[Date Prev][Date Next][Thread Prev][Thread Next][Date Index][Thread Index]

string hash function in SRFI-13

This page is part of the web mail archives of SRFI 13 from before July 7th, 2015. The new archives for SRFI 13 contain all messages, not just those from before July 7th, 2015.

Brad Lucier pointed out that my reference implementation of string-hash
(and char-set-hash) doesn't match the comments above it. Here's an
explanation of the issue.

The basic idea for the string-hash function (this is not part of the spec;
it's just the particular implementation chosen for the reference
implementation) is taken from Java. We treat the string cn...c0 as
a radix-37 numeral (albeit one where the individual digits can be
larger then 36), and use that for the hash value:

    h = (c0 + c1*37 + c2*37^2 + ...) mod bound

where BOUND is the desired range of the hash function.

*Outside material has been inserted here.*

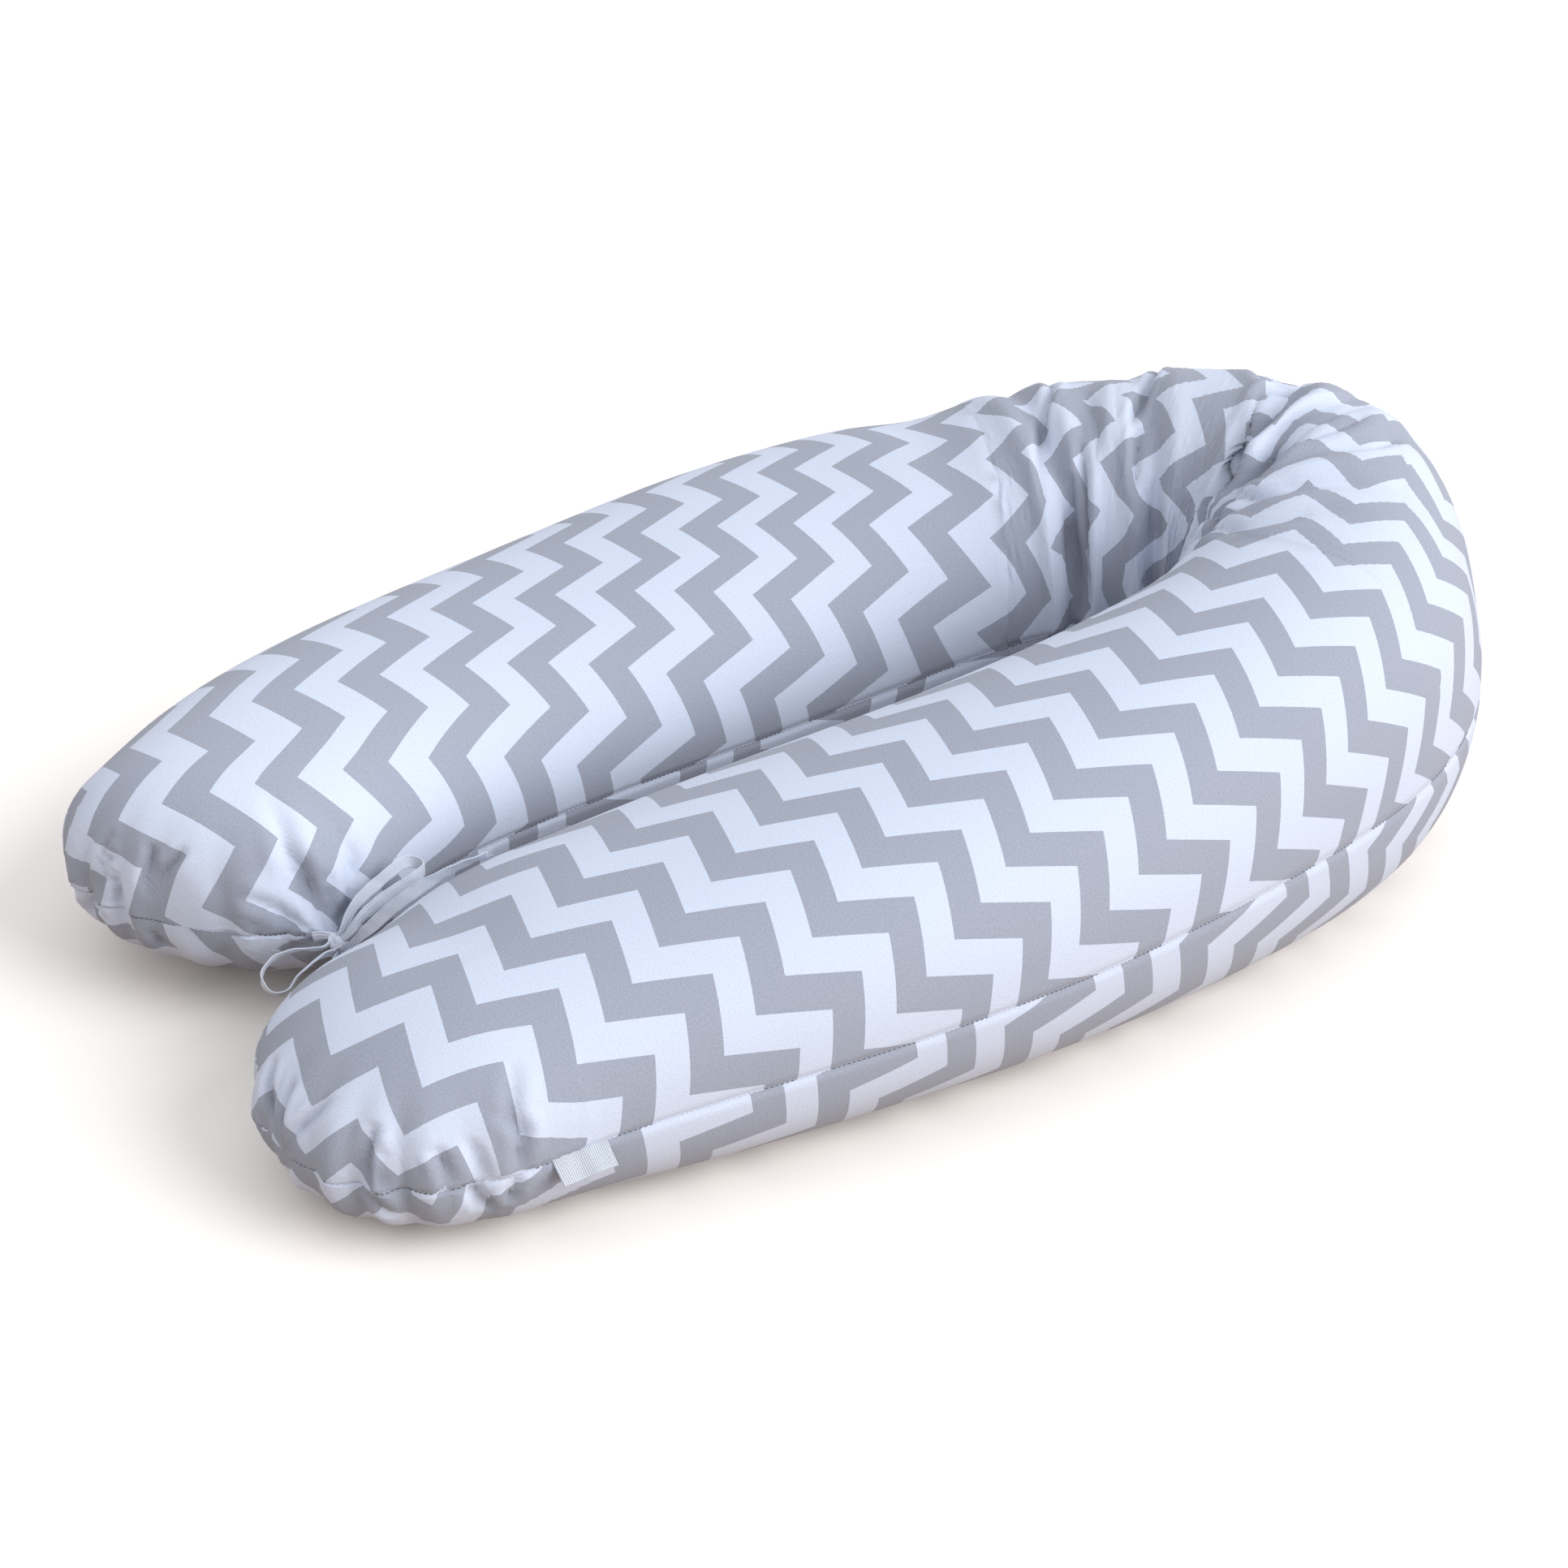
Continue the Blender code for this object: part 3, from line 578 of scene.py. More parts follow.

Now, the expression
in parens is going to be a a really big number for a long string; we'd like
to compute H without using a bignum package. We *could* do this:

    h := 0
    for i = n to 0 do
      h := (c[i] + h*37) mod bound

That's a lot of mod operations, however. Instead, why not define MASK
to be a string of 1-bits long enough to "cover" BOUND, that is
   mask := 2^(ceiling(lg bound)) - 1
and then just keep these low bits in the intermediate computation, finishing
up with a final mod op:

    h := 0
    for i = n to 0 do
      h := (c[i] + h*37) and mask
    h := h mod bound

Great -- that's much more efficient. But it ain't what we originally set out
to compute -- it isn't computing the h value I originally wrote down. That
is what Brad spotted (which I had missed).

The question is: does it matter? Is this more-quickly-computed value
any less good as a hash value?

I don't think so. I have not thought it through carefully, however.

Anybody else have anything else to say?